The precise questions contained in property disclosure forms vary from state to state, but they generally cover the same basic topics, such as:

  • Leaks in the roof or foundation walls

  • Existing mold or mildew within the home

  • Damage caused by wood-destroying insects

  • Problems with the plumbing system

  • Difficulties with sewer or septic systems

  • Condition of the heating, air conditioning, and electrical systems

  • Issues relating to the property’s soils

  • Quality of draining

  • Amount of property taxes paid each year

  • Square footage of the home

  • A planned roadway that will be built ten feet from the home’s front yard

  • The home is in an airport’s routine flight path

  • Details about an individual who claims to possess an interest in the property

  • Information about a structure on the property that overlaps an adjacent property

  • An oil or gas tank is buried on the property

The following items are NOT considered material facts:

  • A seller’s personal information, such as his age, job relocation, or divorce situation

  • The seller’s reasons for relocating

  • Whether or not current or former inhabitants have HIV/AIDS

Some details may or may not be considered material facts.

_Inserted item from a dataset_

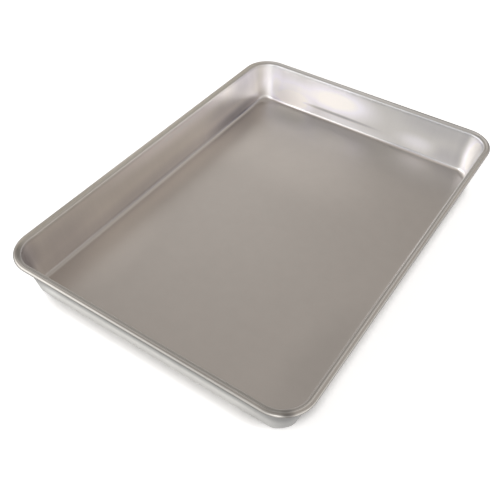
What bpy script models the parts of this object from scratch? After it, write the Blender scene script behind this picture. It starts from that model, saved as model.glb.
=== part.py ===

They include:

  • Information regarding a death that occurred in the home (This detail is probably not a material fact, even if it was a homicide. Check your state laws for specific information. Note that agents must answer truthfully if asked about deaths on the property.)

  • Rumors that a house is haunted (This is probably not a material fact.)

Property disclosure forms protect both the buyer and seller from any disagreements or manipulation in the sale of the home. All relevant details are contained in the documents, which are signed and notarized, to prevent any interested party from accusing another of fraud or deceit.